Attitude and Inspiration
1. Thomas Suarez: A 12-Year-Old App Developer
If you ever thought you were too young, too old, or too inexperienced to start programming, then let this 4-minute TEDx Talk change your mind. With a bit of drive and cleverness, Thomas Suarez learned how to make several apps by 12 years of age. He didn’t let excuses stop him, so why should you?
2. Tim Urban: Inside the Mind of a Master Procrastinator
As a programmer, you’re going to want to procrastinate. A LOT. This 14-minute TED Talk is given by someone who struggled with this to the worst degree, and still managed to overcome it. He lays out the patterns that led to his procrastination as well as the solution that continues to work for him.

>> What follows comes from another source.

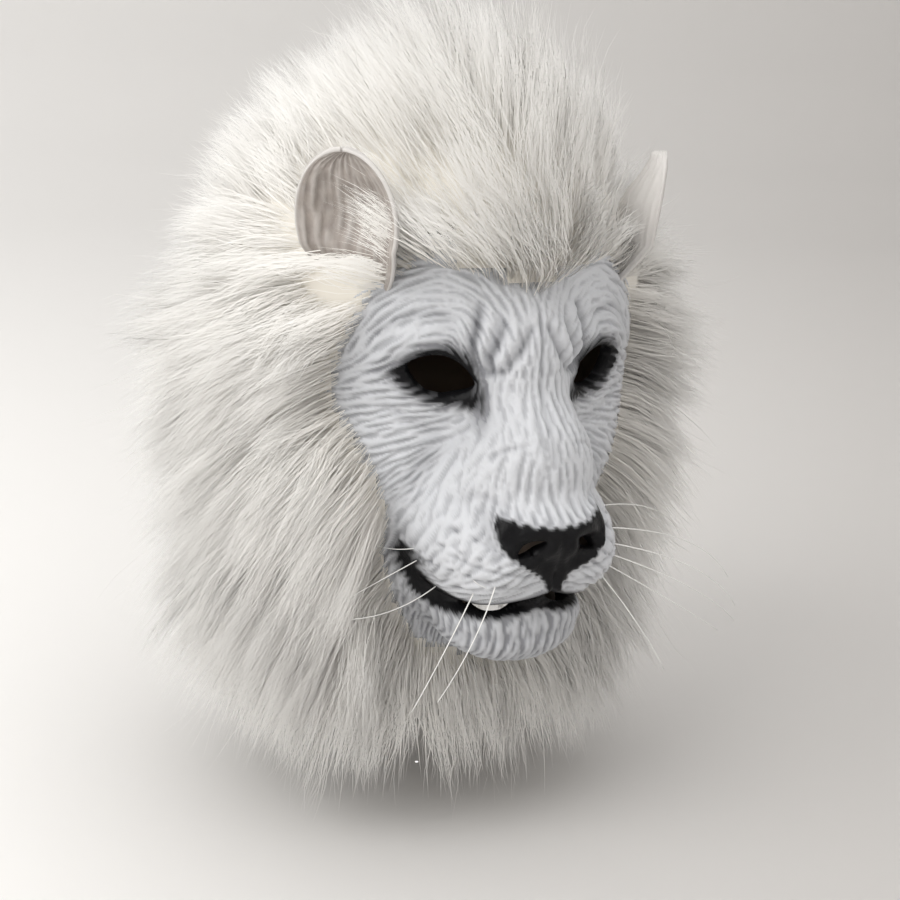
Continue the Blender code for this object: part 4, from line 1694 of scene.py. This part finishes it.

3. Ken Robinson: Do Schools Kill Creativity?
“If you’re not prepared to be wrong, you’ll never come up with anything original.” While this 20-minute TED Talk not once mentions programming, everything discussed is of critical importance for programmers. It’s easy to forget that programming is highly creative, and you can’t succeed without creativity.
4. Kathryn Schulz: On Being Wrong
This 17-minute TED Talk dives a bit deeper into what Ken Robinson says above, but tackles it from a different angle. We’re raised to seek success and eschew failure, but true success can only come from being unafraid to try and fail. Programmers are wrong all the time. We need to embrace that.
For more like this, check out our favorite TED Talks on the brain.
5. Elon Musk: The Future We’re Building
This 40-minute TED Talk doesn’t follow the usual format. Instead of a presentation, it’s conducted as an interview — and all the better for it. This peek into the mind and motivations that drive the greatest innovator of our time will show you that programming isn’t just about code. It’s about dreams.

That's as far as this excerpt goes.